Robert Reed was an active man who practiced karate and played basketball, softball, and football. When he developed arthritis in his knees, he required surgery. Rather than a full knee replacement, doctors like Ira Kirschenbaum can perform a partial knee resurfacing.
“The knee has three separate compartments,” explains Kirschenbaum. “When only one part of the knee is diseased, we have the opportunity to just replace that part. Instead of fully replacing it, I’m able to simply resurface the end of the bone with metal on one side, and a high-density medical plastic on the other side, and leave the rest of the knee completely intact and leave all the ligaments and the rest of the person’s feelings of their knee as if it was their old knee.”

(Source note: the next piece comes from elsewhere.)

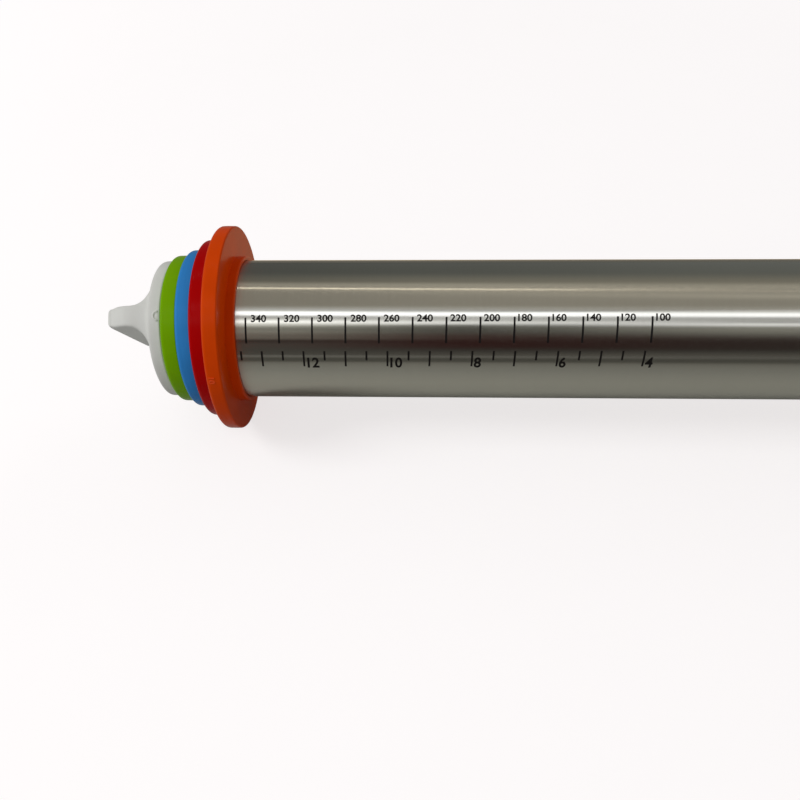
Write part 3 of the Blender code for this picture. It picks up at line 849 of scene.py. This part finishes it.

Only the damaged surface is replaced during a partial knee resurfacing, so trauma to healthy bone and tissue is minimized. In a total replacement, the whole knee is cut out. If the joint fails in the future, the entire mechanism must be replaced.
Partial knee resurfacing would not be an effective treatment option for people suffering from severe arthritis, or those battling rheumatoid arthritis. But Dr. Ira Kirschenbaum tells us, “Anyone with the osteoarthritis restricted primarily to one part of the joint is an excellent candidate. And that represents probably 70% of all the arthritis sufferers out there.”
Dr. Ira Kirschenbaum is a member of several professional orthopaedic associations and served on the board of the Hudson Valley Region Arthritis Foundation. As chief of reconstructive surgery at Kaiser Permanente in the Northeast, he was awarded the 1994 James A Vohs Award for Quality. He has developed instruments for unicompartmental knee replacements and a cementless hip replacement system, and is actively involved in research to improve knee and hip replacement techniques.